Using the framework, the template, rather than blowing it up and starting with a clean slate is a key quality in New York’s physical development—in fact, maybe it’s really the defining element, the idea that we do not begin with a blank canvas, ever, that the notion of the blank canvas is inconsistent with the idea of New York. So it isn’t necessarily a contradiction to believe in growth and change, and at the same time to say that preservation—both neighborhood preservation and landmarks preservation—are the second challenge for the 21st century. Here, too, I think we’ve done better than many cities, despite our mistakes, but it will not be easy going forward, especially in difficult times, when the pressures to agree to any project that offers short term benefits can be enormous. New York is a national leader in preservation, and we cannot afford to forfeit this; we will need to find new and creative ways in which to address questions of context and scale, and to assure that our successful neighborhoods do not become precious artifacts removed from the ongoing life of the city, but living places. Here, too, I think we’ve done this better than many places—last week I was in London, and wonderful as Mayfair is I find it feels increasingly disconnected from the world, a place where you quite literally have shop windows with models of private jets and multi-million dollar yachts, something that makes you yearn for something plain and funky like a Ralph Lauren store. Even the most expensive blocks of Madison Avenue, or Greenwich Village, aren’t this precious, and we can’t lose this balance. In many other neighborhoods the issues are different, but the challenges remain the same: to support and nurture fundamental qualities, while allowing growth and change, be it minor or, in some cases, deep and profound.

A third challenge for the 21st century is in maintaining the public realm, in an age in which the pressures against the public realm seem only to mount. Here, I think we have a good record over the last decade, when New York finally began to reverse the decline of the public realm with numerous new models of public space: the High Line, Brooklyn Bridge Park, Hudson River Park and the future park on Governors Island collectively create a legacy that I think I can call truly extraordinary, especially after generations of relative indifference, not to say hostility, to the idea of public space. And we have paid attention to numerous smaller public spaces all over the city that do not represent new models like the ones I’ve just mentioned, but are vital anchors in making neighborhoods throughout the five boroughs more civilized. But the successes of recent years make it no less of a challenge moving forward, especially given that it is difficult to imagine that we will be able to afford to add any more large and ambitious new models to this list in the next generation. Creating, nurturing, and supporting public space in all of its forms, from space that is publicly owned and publicly managed, to publicly owned and privately managed, to privately owned and privately managed—and from indoor to outdoor; from landscaped parks to plazas, lobbies and arcades—none of this will be easy, and continuing to make the public realm a priority is absolutely essential if the physical form of New York is to retain the allure that it has for all of us. And it should go without saying that continuing to open up the waterfront, which we have done effectively over the last generation, is a key part of this challenge of the public realm. Much has been done, but so much more of the waterfront remains ahead of us. And then we will need to remember that in New York, the public realm means not only the great places like Central Park or the High Line, and not only plazas and squares, and not only the waterfront esplanades, but also the streets themselves. We will have failed to meet the challenge of the public realm if we lose the sense that the street is the most important part of the public realm of all.

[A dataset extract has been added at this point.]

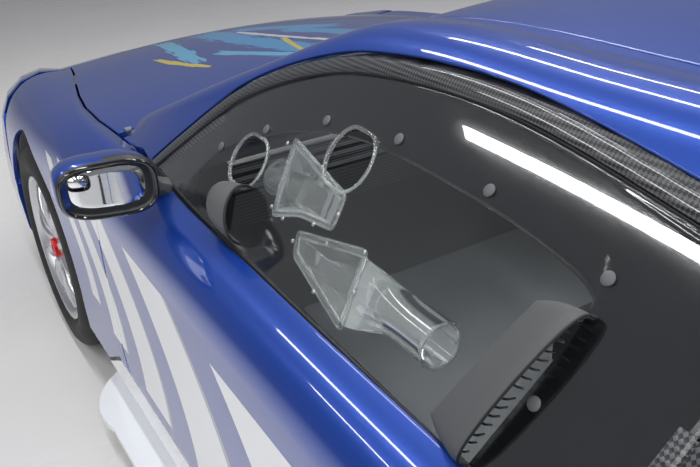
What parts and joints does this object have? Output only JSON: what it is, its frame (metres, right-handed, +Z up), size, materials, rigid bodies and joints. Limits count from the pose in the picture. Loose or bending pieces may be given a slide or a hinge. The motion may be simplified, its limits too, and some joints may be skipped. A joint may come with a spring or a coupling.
{
  "type": "touring car",
  "caption": "Closed two-door circuit touring car with opening doors, bonnet and boot lid, steered front wheels, ducted clear side windows, roll cage and rear wing.",
  "frame": {"origin": "on the ground under the middle of the car's length and width", "axes": "+X towards the nose, +Y to the car's left, +Z up"},
  "size_m": [4.9113, 2.1462, 1.2727],
  "materials": {
    "paint": "deep metallic blue, clear coated",
    "trim": "black moulded plastic",
    "carbon": "woven carbon under clear resin",
    "white": "white gloss paint",
    "clear": "clear polycarbonate",
    "dark_glass": "tinted screen with a black border",
    "grey": "matte grey moulded plastic",
    "lamp": "clear lamp cover",
    "red_lamp": "red lamp cover",
    "cage": "grey painted steel tube",
    "steel": "machined steel",
    "iron": "cast metal",
    "rim": "light grey painted alloy",
    "tyre": "slick racing rubber"
  },
  "bodies": {
    "body": {"body_side_left": "paint", "body_side_right": "paint", "chassis": "cage", "cowl_panel": "trim", "dashboard": "carbon", "engine_block": "iron", "front_bumper": "paint", "front_fenders": "paint", "front_splitter": "carbon", "headlamps": "lamp", "rear_bumper": "paint", "rear_windows": "dark_glass", "roll_cage": "cage", "roof_panel": "paint", "seat": "carbon", "side_skirts": "white", "suspension": "steel", "tail_lamps": "red_lamp", "windscreen": "clear"},
    "door_left": {"door_left": "paint", "window_frame_left": "carbon", "door_window_left": "clear", "window_ducts_left": "clear", "window_scoops_left": "grey", "mirror_left": "paint"},
    "door_right": {"door_right": "paint", "window_frame_right": "carbon", "door_window_right": "clear", "window_ducts_right": "clear", "window_scoops_right": "grey", "mirror_right": "paint"},
    "bonnet": {"bonnet": "paint"},
    "boot_lid": {"boot_lid": "paint", "rear_wing": "carbon"},
    "steering_wheel": {"steering_wheel": "trim"},
    "knuckle_left": {"knuckle_left": "steel"},
    "knuckle_right": {"knuckle_right": "steel"},
    "wheel_front_left": {"rim_front_left": "rim", "tyre_front_left": "tyre"},
    "wheel_front_right": {"rim_front_right": "rim", "tyre_front_right": "tyre"},
    "wheel_rear_left": {"rim_rear_left": "rim", "tyre_rear_left": "tyre"},
    "wheel_rear_right": {"rim_rear_right": "rim", "tyre_rear_right": "tyre"}
  },
  "joints": [
    {"name": "steer_left", "type": "hinge", "parent": "body", "child": "knuckle_left", "pos_m": [1.475, 0.8, 0.34], "axis": [0, 0, 1], "range_deg": [-20, 20]},
    {"name": "steer_right", "type": "hinge", "parent": "body", "child": "knuckle_right", "pos_m": [1.475, -0.8, 0.34], "axis": [0, 0, 1], "range_deg": [-20, 20]},
    {"name": "steering_wheel_turn", "type": "hinge", "parent": "body", "child": "steering_wheel", "pos_m": [0.33, -0.33, 0.79], "axis": [-0.9272, 0, 0.3746], "range_deg": [-240, 240]},
    {"name": "door_left_swing", "type": "hinge", "parent": "body", "child": "door_left", "pos_m": [0.655, 0.931, 0.585], "axis": [0, 0, -1], "range_deg": [0, 60]},
    {"name": "door_right_swing", "type": "hinge", "parent": "body", "child": "door_right", "pos_m": [0.655, -0.931, 0.585], "axis": [0, 0, 1], "range_deg": [0, 60]},
    {"name": "bonnet_lift", "type": "hinge", "parent": "body", "child": "bonnet", "pos_m": [0.955, 0, 0.862], "axis": [0, -1, 0], "range_deg": [0, 45]},
    {"name": "boot_lift", "type": "hinge", "parent": "body", "child": "boot_lid", "pos_m": [-1.6, 0, 0.989], "axis": [0, 1, 0], "range_deg": [0, 45]},
    {"name": "wheel_front_left_spin", "type": "hinge", "parent": "knuckle_left", "child": "wheel_front_left", "pos_m": [1.475, 0.812, 0.34], "axis": [0, 1, 0], "continuous": true},
    {"name": "wheel_rear_left_spin", "type": "hinge", "parent": "body", "child": "wheel_rear_left", "pos_m": [-1.305, 0.82, 0.34], "axis": [0, 1, 0], "continuous": true},
    {"name": "wheel_front_right_spin", "type": "hinge", "parent": "knuckle_right", "child": "wheel_front_right", "pos_m": [1.475, -0.812, 0.34], "axis": [0, 1, 0], "continuous": true},
    {"name": "wheel_rear_right_spin", "type": "hinge", "parent": "body", "child": "wheel_rear_right", "pos_m": [-1.305, -0.82, 0.34], "axis": [0, 1, 0], "continuous": true}
  ],
  "couplings": [
    {"joint": "steer_right", "follows": "steer_left", "ratio": 1},
    {"joint": "steering_wheel_turn", "follows": "steer_left", "ratio": 12}
  ]
}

The fourth challenge of the physical city is one that, as I said earlier, cuts across all of these areas: housing. We have been doing heroically compared to many other cities, both in rehabilitation and in new construction—165,000 units, Dan Doctoroff has just told us—and our inclusionary housing program is a powerful reminder of the potential of zoning to bring about social benefits. But the need continues to be enormous, and the challenge of design is still huge. Despite the promising models that Rosanne Haggerty just showed us, we are doing far less than we need to be doing to think in terms of new models for affordable housing that reflect demographic, social and professional changes and accommodate to different kinds of families and different kinds of living and working arrangements. It is disturbing that many of our very best models for housing are several generations old, and that we have yet to surpass the Harlem River Houses and the Williamsburgh Houses as models for public housing that is generous, gracious and dignified.

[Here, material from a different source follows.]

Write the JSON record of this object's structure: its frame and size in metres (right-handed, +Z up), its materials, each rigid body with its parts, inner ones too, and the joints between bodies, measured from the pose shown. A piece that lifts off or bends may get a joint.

There is no question that another challenge of the physical city is one that we share with every other community in the United States: infrastructure. We are doing more than many places, what with the Second Avenue subway, the extension of the #7 line, the Third Water Tunnel, and so forth, but we need to be doing much more. I don’t know that this is in the control of planners, since in New York the issue is less that of a disinclination to invest in infrastructure than it is a matter of economics. But zoning is planning for the future, and infrastructure is investment in the future, and all we do of the former will mean little if we cannot do more of the latter. If prior generations had the same attitude about investing in the future that this country does today, we would be in a sorry state—in fact, we would be in a catastrophic state. Every single day every one of us in this room profits from the fact that prior generations thought differently, and built things not for themselves, but for us. Again, New York is better than most of the country, but we are still not building the infrastructure we need for the future, and our children and grandchildren will pay dearly for it.

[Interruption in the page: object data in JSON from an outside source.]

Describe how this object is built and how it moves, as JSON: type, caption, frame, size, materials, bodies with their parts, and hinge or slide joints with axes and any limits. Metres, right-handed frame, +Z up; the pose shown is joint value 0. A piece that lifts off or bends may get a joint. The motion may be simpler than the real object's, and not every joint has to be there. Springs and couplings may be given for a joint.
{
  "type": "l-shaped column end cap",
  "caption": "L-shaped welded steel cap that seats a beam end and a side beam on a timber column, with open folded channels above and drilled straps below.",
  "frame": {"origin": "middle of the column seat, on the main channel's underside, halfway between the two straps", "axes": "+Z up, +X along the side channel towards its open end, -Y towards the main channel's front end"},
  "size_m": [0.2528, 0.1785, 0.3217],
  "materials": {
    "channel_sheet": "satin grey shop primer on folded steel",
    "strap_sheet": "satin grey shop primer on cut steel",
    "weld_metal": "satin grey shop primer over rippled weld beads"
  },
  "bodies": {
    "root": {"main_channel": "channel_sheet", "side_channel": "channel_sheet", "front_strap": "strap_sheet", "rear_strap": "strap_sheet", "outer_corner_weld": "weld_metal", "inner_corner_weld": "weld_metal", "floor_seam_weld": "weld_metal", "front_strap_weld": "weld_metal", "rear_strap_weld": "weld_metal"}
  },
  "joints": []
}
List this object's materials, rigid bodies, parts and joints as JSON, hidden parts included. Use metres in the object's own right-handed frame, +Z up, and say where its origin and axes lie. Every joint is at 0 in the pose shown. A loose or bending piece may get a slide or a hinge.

Finally, let me say that New York, like all great cities, has always represented an elusive mix of intention and happenstance, of planning and serendipity. This may be a strange thing to say at a conference on the potential of zoning, but we do need to be aware of the risks of believing that we can plan down to the last square inch, or that we should. Looking back at the record of the Lindsay years, where so much of the modern zoning that we have profited from was invented, I tend to think that if it had any weakness, it was a tendency sometimes to use zoning to design buildings, to make architecture, or at least to use it as a de facto tool to make architecture, and its specificity did not always work. I don’t know if we should call recognition of the limits of planning and zoning the fifth challenge of the physical city for the 21st century, but probably we should.

In any case it is useful, in the end, to keep the limits of planning in mind, since as we should not make preservation policy into de facto land use policy, we should also not let urban design become de facto architecture. And we need to recognize the paradox that much of the physical form of New York, the city that invented zoning and that has the largest and most complex set of zoning regulations in the world, has been the result of happy accidents. New York has had plenty of unhappy accidents too, of course, and I am the last person in the world to be making some sort of stealth argument for laissez faire. But the final challenge of the 21st century has to be to keep in mind that the physical form of the city needs to be managed and guided, but at the same time to remember that it can’t be wholly controlled by planners, and nor should it be.